EMU senior Cara Atkins tells the story of her amazing recovery from a near-fatal accident in chapel Mar. 15
Photo by Mike Tripp, DN-R
The last time Cara Atkins spoke here, she needed all the help she could get. “I couldn’t make it up the stairs by myself,” Atkins said.
Atkins made her assisted ascent to the stage in Eastern Mennonite University’s Lehman Auditorium five years ago, two years after surviving a midwinter auto accident that changed her life. She returned to the podium for Monday’s chapel service, a stirring reminder of resolve’s might.
Atkins’ tidy pose obscures a wrecked past. Attired in a luminously red blouse and black dress, the resilient 26-year-old Fulks Run woman serves as a poster child for deceptive looks, a battered book with a sleek cover.
From a distance, a smartly groomed, blonde Atkins resembles a beauty-pageant contestant. Only up close is the “scar” visible: a stitched right wrist that physicians fused as part of her physical reconstruction. Atkins’ erect posture disguises internal pain, and a soft voice gives only the vaguest of clues that Atkins spent the first seven weeks after the crash in a coma. Says Atkins: “I don’t look like a typical disabled person.”
Separate acts of kindness and neglect conspired against Atkins on the evening of Jan. 18, 1997. Returning home from Harrisonburg along Va. 259, 1 mile west of U.S. 11, Atkins’ vehicle collided with an eastbound car that crossed the median. Atkins had driven to Harrisonburg to return a pair of jeans to a friend.
After five months at the University of Virginia Medical Center, Atkins returned home with experts’ ominous news: Physicians at the Charlottesville facility told Atkins’ mother, Darlene Spitler, that her brain-damaged daughter was “not rehabilitative.” To Spitler, suggestions that her youngest daughter, who ran track and belonged to the cheerleading squad at Broadway High School, would never recover seemed inconceivable. Spitler, 55, turned to her faith. “We asked for a miracle,” Spitler said.
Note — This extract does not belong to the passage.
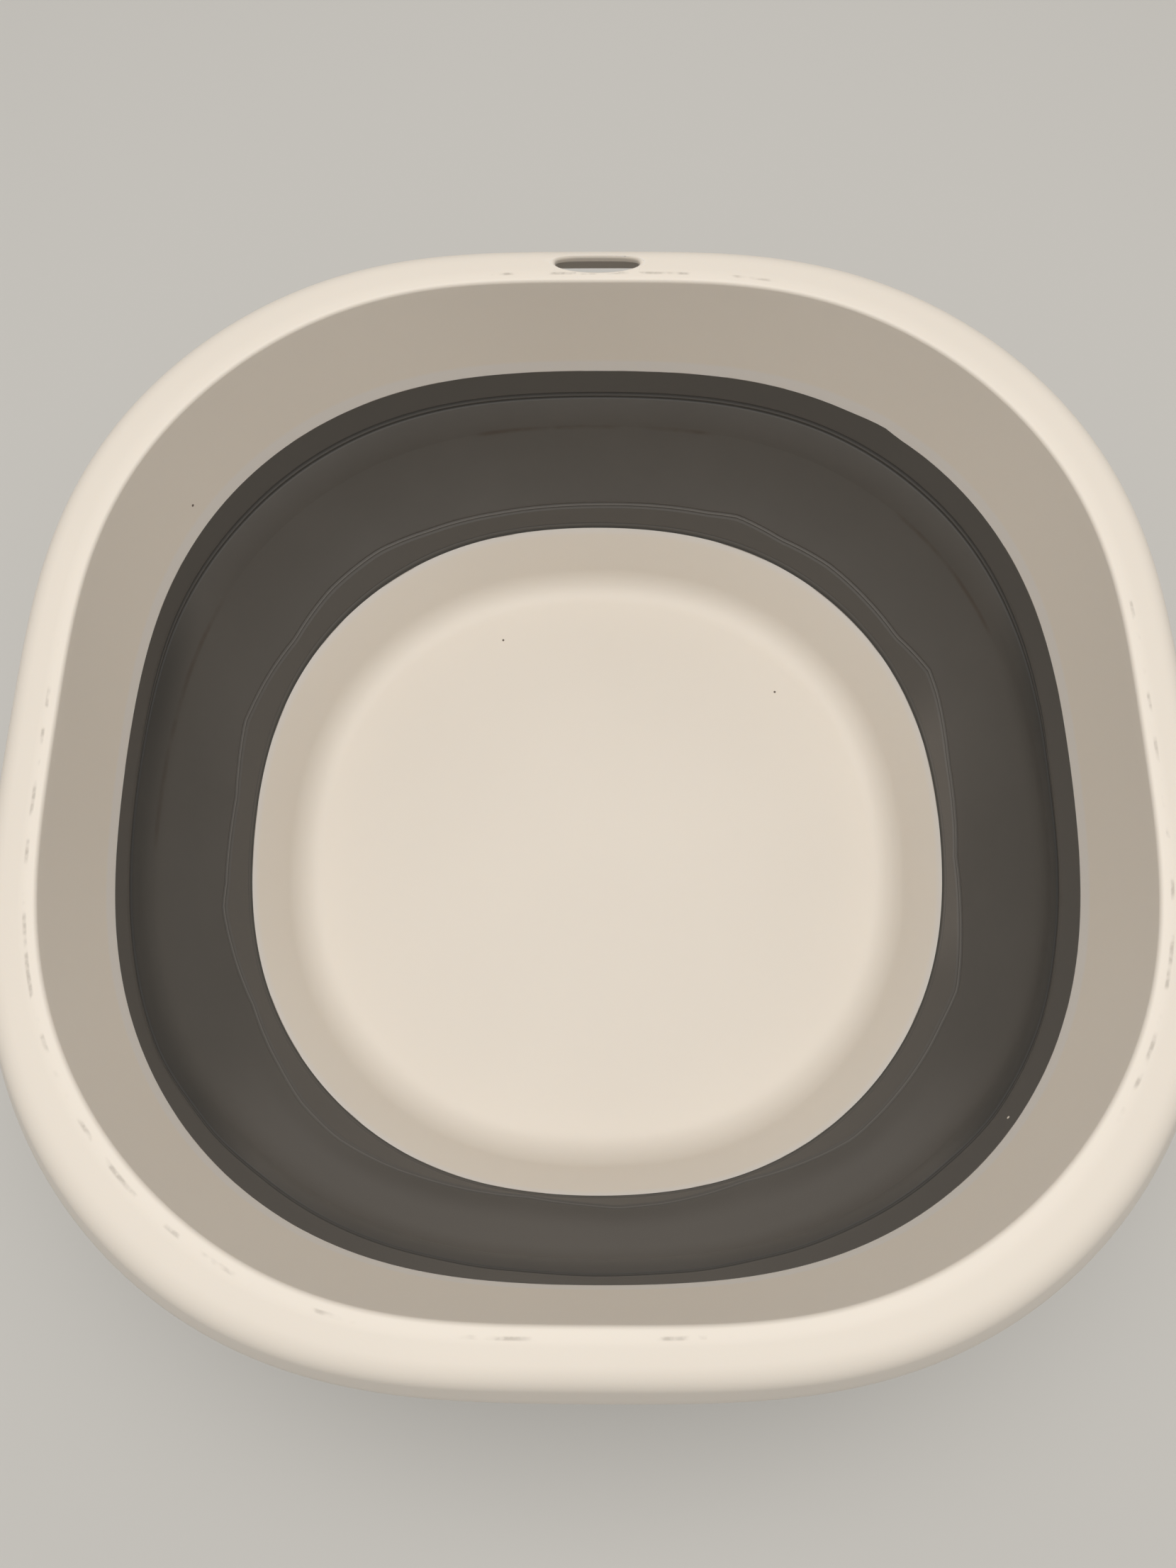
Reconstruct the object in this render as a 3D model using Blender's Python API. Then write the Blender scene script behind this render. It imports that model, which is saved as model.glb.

Atkins believes what she received fell nothing short of miraculous. More therapy, combined with prayers from family and friends, followed. Progress came incrementally. In August 1999, a semi-invalid Atkins enrolled at EMU.
Atkins credits her mom, sisters Edy Long and Carla Monger, and personal therapist Mary Davis at the Rockingham Memorial Hospital Wellness Center with her physical improvement, and praises a higher power with helping her find an inner strength.
“Many times I wanted to give up,” said Atkins, who also used singer R. Kelley’s inspirational song “I Believe I Can Fly” to whip despondency and rage. She admits to being bitter initially, but “I realized it wasn’t doing me any good.”
Blaming God never occurred to Atkins. As a teen, Atkins says, her faith waned. The event that physically leveled Atkins reawakened her spiritually.
“I know that God gives people free will and He allows them to do right or wrong,” she said. “I was just in the wrong place at the wrong time.”
Atkins’ timing for love was considerably better. Last June, Atkins began dating Neal Phillips, 20, a Rockingham County dairy farmer who met Atkins while caring for her horse. The couple became engaged last November and plan to wed next year.
Atkins juggles studies with public speaking, addressing listeners on a variety of topics. No cause crusader, Atkins simply ties her topic to her crowd. One subject she always includes, Atkins says, is God’s capacity to achieve the impossible.
“Miracles do happen,” Atkins said. “Most people don’t believe in them anymore, but here I am.”
The pending joys of graduation and marriage can’t purge her pain, says Atkins, who still struggles with balance and arthritis.
“At times I feel like I’m 65 years old,” Atkins said.
Which, given the alternative, isn’t all that bad.